There must be some further constraint on the structure of magnetic fields that lets the flux change be calculated with a line integral. It must be possible to derive the sum of the amount of flux entering of leaving at every point from the flux vector and its derivative alone around the loop.

That is not a common way to think about change of flux. And it would be hard to make it general, as seen in the above example, where no magnetic field is present in the loop.
Instead, it is more common to express the flux through the loop as line integral over the closed loop of the so-called vector potential $\mathbf A$ in the loop:
$$
\int_S \mathbf B \cdot d\mathbf S = \oint_C \mathbf A\cdot d\mathbf l.
$$
This vector potential can be derived from magnetic field but not easily. It is much easier to find magnetic field from the vector potential. The simple differential relation is
$$
\nabla \times \mathbf A = \mathbf B.
$$
A: You don’t need an alternative formulation of Faraday’s law, just the inclusion of Gauss’ law for magnetism as well. That law implies that you can describe the magnetic field in terms of magnetic field lines that form continuous loops.

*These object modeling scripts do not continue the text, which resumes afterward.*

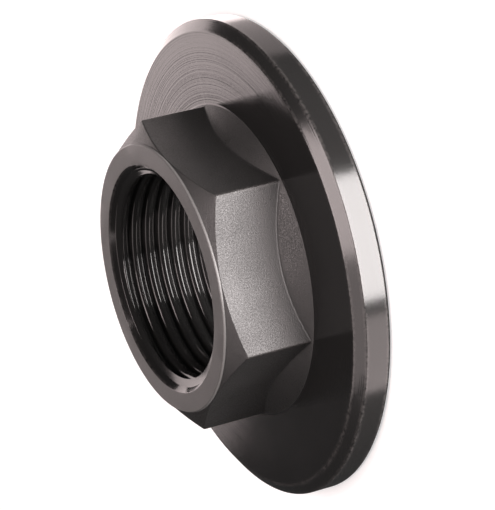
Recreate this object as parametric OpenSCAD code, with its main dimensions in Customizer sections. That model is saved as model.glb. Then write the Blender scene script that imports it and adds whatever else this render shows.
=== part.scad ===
// Flanged back nut for a threaded tank or tap connector, moulded in one piece.
// A hexagon for the spanner stands on a wide round flange, and a parallel pipe thread
// runs right through. The nut stands on the flange's seat: the origin is the centre of
// the seat, +Z points along the thread to the hexagon's end face, and a corner of the
// hexagon lies on +X.

/* [Thread] */
// Diameter at the roots of the thread's grooves
thread_major_d = 26.44; // [22:0.02:29]
// Distance from one crest of the thread to the next
thread_pitch = 1.814; // [1:0.001:2.309]
// How far the thread's crests are cut back from their full height
crest_cut = 0.39; // [0:0.01:0.5]
// How much wider than the roots each mouth is countersunk, all round
mouth_margin = 0.8; // [0.2:0.01:1.2]
// Slope of the countersink, measured from the end face
mouth_angle = 30; // [15:1:60]

/* [Hexagon] */
// Width across the flats, which is the spanner size
hex_af = 33; // [31.5:0.5:46]
// Height of the whole nut, from the seat to the end face
nut_h = 14.7; // [10:0.1:25]
// How far the edge of the round end ring lies inside the flats
ring_inset = 0.05; // [0.05:0.05:1]
// How far the end ring stands above the chamfer on the hexagon's corners
ring_h = 0.35; // [0.1:0.05:0.8]
// Slope of that chamfer, measured from the end face
corner_angle = 30; // [15:1:45]

/* [Flange] */
// Outer diameter of the flange
flange_d = 59; // [50:0.5:80]
// Thickness of the flange
flange_t = 4.3; // [3:0.1:6]
// Width of the bevel between the flange's face and its rim
bevel_w = 1.35; // [0.2:0.05:4]
// Height of that bevel
bevel_h = 1; // [0.2:0.05:2]
// Size of the small chamfer where the rim meets the seat
seat_edge = 0.4; // [0.1:0.05:0.8]

/* [Collar] */
// How far the foot of the conical collar stands outside the hexagon's corners
collar_margin = 0.2; // [0.05:0.05:2]
// Slope of the collar, measured from the flange's face
collar_angle = 38; // [25:1:55]

/* [Hidden] */

// A pipe thread's flanks slope by this angle, and these shares of its pitch are its full depth
// and the radius of the round at the root of each groove
FLANK_ANGLE = 27.5;
DEPTH_PER_PITCH = 0.6403;
ROUND_PER_PITCH = 0.1373;
thread_minor_d = thread_major_d - 2 * (DEPTH_PER_PITCH * thread_pitch - crest_cut);
mouth_d = thread_major_d + 2 * mouth_margin;
mouth_depth = (mouth_d - thread_minor_d) / 2 * tan(mouth_angle);
groove_count = floor((nut_h - 2 * mouth_depth) / thread_pitch);

hex_ac = hex_af / cos(30);
ring_d = hex_af - 2 * ring_inset;
collar_d = hex_ac + 2 * collar_margin;

// Cuts reach this far past the surfaces they open, and joined solids this far into each other
OVERLAP = 0.5;

// Rounds are drawn with this many sides
$fn = 128;

// Flange with its bevelled rim and its broken seat edge
module flange() {
    r = flange_d / 2;
    rotate_extrude()
        polygon([
            [0, 0],
            [r - seat_edge, 0],
            [r, seat_edge],
            [r, flange_t - bevel_h],
            [r - bevel_w, flange_t],
            [0, flange_t]
        ]);
}

// Cone that fills the corner between the flats and the flange
module collar() {
    top_d = hex_af - 2 * OVERLAP;
    rise = (collar_d - top_d) / 2 * tan(collar_angle);
    translate([0, 0, flange_t])
        cylinder(h = rise, d1 = collar_d, d2 = top_d);
}

// Hexagon prism, with its corners turned down around the raised end ring
module hexagon() {
    envelope_r = hex_ac / 2 + OVERLAP;
    ring_foot = nut_h - ring_h;
    drop = (envelope_r - ring_d / 2) * tan(corner_angle);
    intersection() {
        cylinder(h = nut_h, d = hex_ac, $fn = 6);
        rotate_extrude()
            polygon([
                [0, 0],
                [envelope_r, 0],
                [envelope_r, ring_foot - drop],
                [ring_d / 2, ring_foot],
                [ring_d / 2, nut_h],
                [0, nut_h]
            ]);
    }
}

// Countersink of one mouth, cut from an end face at z = 0 down along -Z
module mouth_cut() {
    past = OVERLAP / tan(mouth_angle);
    translate([0, 0, -mouth_depth])
        cylinder(h = mouth_depth + OVERLAP, d1 = thread_minor_d, d2 = mouth_d + 2 * past);
}

// One ring-shaped groove with the section of the thread. Two flats stand in for the round root
module thread_groove() {
    crest_r = thread_minor_d / 2;
    root_r = thread_major_d / 2;
    root_round = ROUND_PER_PITCH * thread_pitch;
    round_start_r = root_r - root_round * (1 - sin(FLANK_ANGLE));
    round_w = root_round * cos(FLANK_ANGLE);
    crest_w = round_w + (round_start_r - crest_r) * tan(FLANK_ANGLE);
    rotate_extrude()
        polygon([
            [crest_r - OVERLAP, -crest_w],
            [crest_r, -crest_w],
            [round_start_r, -round_w],
            [root_r, 0],
            [round_start_r, round_w],
            [crest_r, crest_w],
            [crest_r - OVERLAP, crest_w]
        ]);
}

// Bore at the thread's crests with the grooves in its wall, open through both countersunk mouths
module threaded_bore() {
    translate([0, 0, -OVERLAP])
        cylinder(h = nut_h + 2 * OVERLAP, d = thread_minor_d);
    for (i = [0 : groove_count - 1])
        translate([0, 0, nut_h / 2 + (i - (groove_count - 1) / 2) * thread_pitch])
            thread_groove();
    translate([0, 0, nut_h])
        mouth_cut();
    mirror([0, 0, 1])
        mouth_cut();
}

// The whole nut is one moulding
module back_nut() {
    color([0.13, 0.125, 0.12])
        difference() {
            union() {
                flange();
                collar();
                hexagon();
            }
            threaded_bore();
        }
}

back_nut();
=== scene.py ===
# %% [markdown]
# A back nut is the flanged plastic nut that clamps a threaded tail to the wall of a tank.
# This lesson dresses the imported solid: the same nut again, with soft moulded edges,
# a real helical thread and the finishes of black glass-filled nylon.

import math

import bmesh
import bpy
from mathutils import Matrix, Vector


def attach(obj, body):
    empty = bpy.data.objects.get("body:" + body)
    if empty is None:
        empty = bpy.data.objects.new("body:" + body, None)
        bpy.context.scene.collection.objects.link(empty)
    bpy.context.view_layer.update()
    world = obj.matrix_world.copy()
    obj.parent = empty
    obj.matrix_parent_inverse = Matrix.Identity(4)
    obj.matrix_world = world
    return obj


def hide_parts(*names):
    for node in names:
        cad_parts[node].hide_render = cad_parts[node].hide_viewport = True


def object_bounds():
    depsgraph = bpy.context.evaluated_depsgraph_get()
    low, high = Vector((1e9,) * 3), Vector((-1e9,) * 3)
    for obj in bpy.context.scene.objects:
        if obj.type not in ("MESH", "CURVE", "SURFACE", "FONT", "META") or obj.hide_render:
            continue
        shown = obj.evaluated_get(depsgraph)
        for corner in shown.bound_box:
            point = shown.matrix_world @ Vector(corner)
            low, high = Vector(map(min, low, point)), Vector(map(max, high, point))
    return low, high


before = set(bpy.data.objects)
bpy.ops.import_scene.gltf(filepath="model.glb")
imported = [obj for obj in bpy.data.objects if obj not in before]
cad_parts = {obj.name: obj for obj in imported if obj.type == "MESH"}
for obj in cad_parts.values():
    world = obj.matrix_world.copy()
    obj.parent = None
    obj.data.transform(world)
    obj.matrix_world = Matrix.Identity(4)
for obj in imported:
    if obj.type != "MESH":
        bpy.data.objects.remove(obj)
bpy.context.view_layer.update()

# %% [markdown]
# The sizes are those of the solid, in metres. The thread is a G 3/4 pipe thread:
# its grooves are rounded at the crests and at the roots, with flanks 55 degrees apart.
# A standard fixes its full depth and its round root as shares of the pitch.

# %% Sizes
MM = 0.001
THREAD_MAJOR_R = 13.22 * MM
THREAD_PITCH = 1.814 * MM
DEPTH_PER_PITCH = 0.6403
ROUND_PER_PITCH = 0.1373
CREST_CUT = 0.39 * MM
THREAD_MINOR_R = THREAD_MAJOR_R - DEPTH_PER_PITCH * THREAD_PITCH + CREST_CUT
MOUTH_R = THREAD_MAJOR_R + 0.8 * MM
FLAT_R = 16.5 * MM
NUT_H = 14.7 * MM
RING_R = FLAT_R - 0.05 * MM
RING_H = 0.35 * MM
CORNER_SLOPE = math.radians(30)
FLANGE_R = 29.5 * MM
FLANGE_T = 4.3 * MM
BEVEL_W = 1.35 * MM
BEVEL_H = 1.0 * MM
SEAT_EDGE = 0.4 * MM
COLLAR_SLOPE = math.radians(38)
CORNER_R = FLAT_R / math.cos(math.radians(30))
COLLAR_R = CORNER_R + 0.2 * MM
print("thread crest radius in mm:", round(THREAD_MINOR_R / MM, 3))

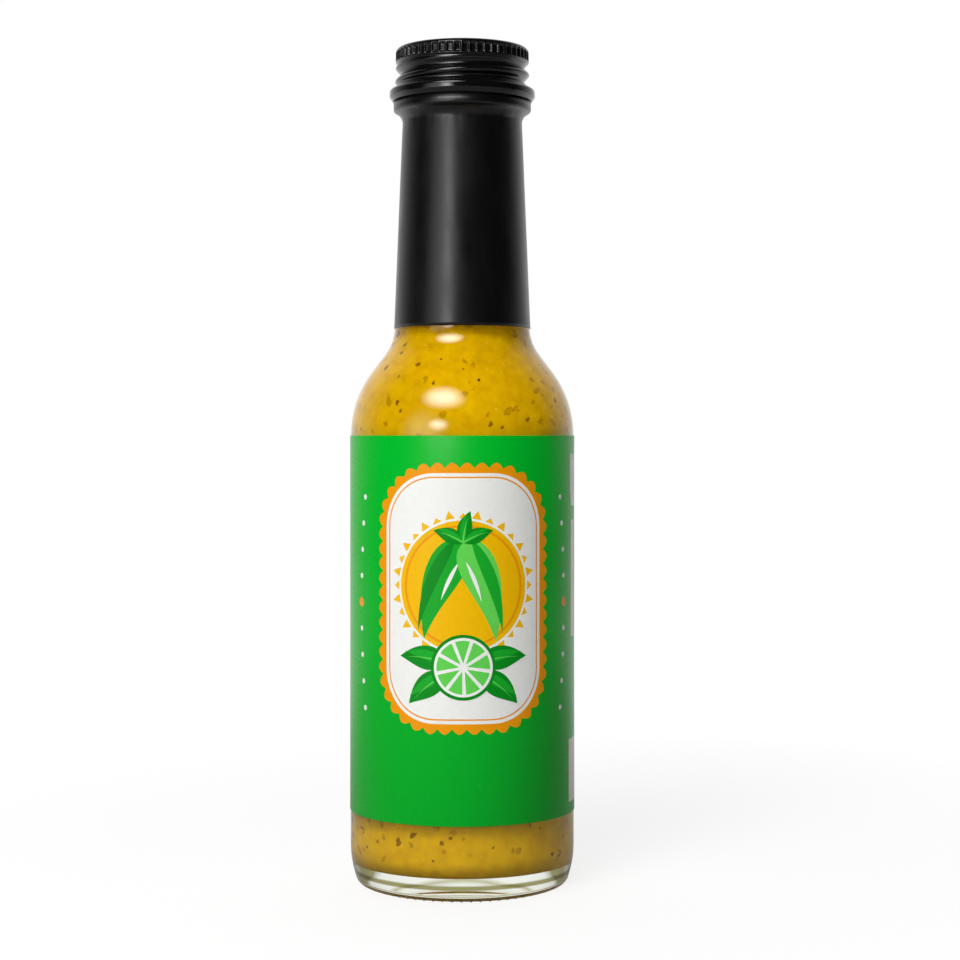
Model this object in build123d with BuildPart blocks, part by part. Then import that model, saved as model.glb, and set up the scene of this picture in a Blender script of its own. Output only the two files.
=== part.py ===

It is that property which resolves the issue you consider.
Specifically, the only way for the flux through the inside of the loop to change is for a magnetic field line to cross the wire. If we try to increase the flux by avoiding the wire then we inevitably have a line that goes through the inside of the loop twice, once in each direction. Such a line contributes no net flux, it cancels itself out.
The only way to change the amount of flux inside the loop is for a field line to cross the wire. It is that crossing of the wire that induces the EMF. As it crosses the wire, there is no need to imagine any remote influence. What affects the EMF occurs only at the wire itself.